Vejo o impacto social da Santa Resistência não apenas em termos de visibilidade e pertencimento, mas também nas possibilidades que a marca representa. Pessoas que veem a Mônica Sampaio e a Santa Resistência no São Paulo Fashion Week podem se sentir inspiradas e acreditar que é possível estar lá também. Quando eu estava na faculdade, fazer moda parecia algo muito distante; não me via representada, não conhecia ninguém do setor e não tinha uma designer de moda negra como referência. Isso não existia na minha época. Hoje, estando lá, mostro que é possível e busco trabalhar com coletivos de costureiras. Atualmente, colaboro com mulheres da Maré e, há duas edições do São Paulo Fashion Week, tenho trabalhado com elas. Minhas modelistas e outras pessoas da equipe são mães solo. Assim, a Santa Resistência movimenta diretamente oito famílias e, indiretamente, impacta cerca de 80 a 90 pessoas no meu entorno. Isso é significativo para uma marca que ainda é relativamente nova e pequena.
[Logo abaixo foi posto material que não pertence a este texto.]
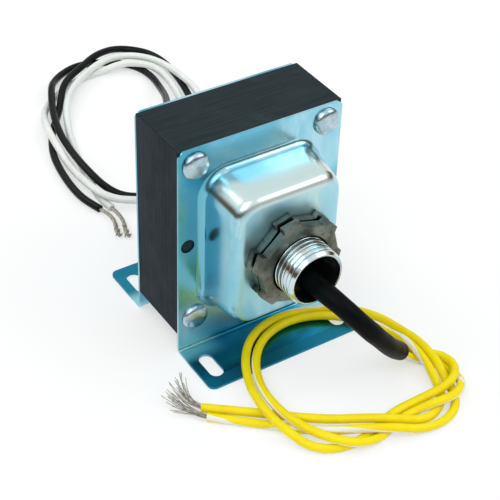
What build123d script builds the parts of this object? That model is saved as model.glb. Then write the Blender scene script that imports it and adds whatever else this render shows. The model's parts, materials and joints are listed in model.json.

11. Que conselho você daria para jovens estilistas, especialmente aqueles que sentem que não são representados na moda mainstream?
O conselho que eu dou é buscar conhecimento. Quando falo em conhecimento, não me refiro apenas ao conhecimento teórico, mas também àqueles aspectos práticos relacionados ao que você deseja fazer. Se você quer trabalhar com moda, é essencial dominar essa área: entender a história da moda, conhecer os estilistas que vieram antes, aprender o vocabulário específico, conhecer os tecidos e entender a sustentabilidade. Outro aspecto importante é expandir seu network. Identificar e conectar-se com pessoas que podem abrir caminhos para você alcançar seus objetivos também é crucial. Portanto, quando falo em conhecimento, estou me referindo a três pilares: o conhecimento teórico, o entendimento profundo da área de interesse e o desenvolvimento de uma rede de contatos. Esse é o conselho que dou: busque conhecimento.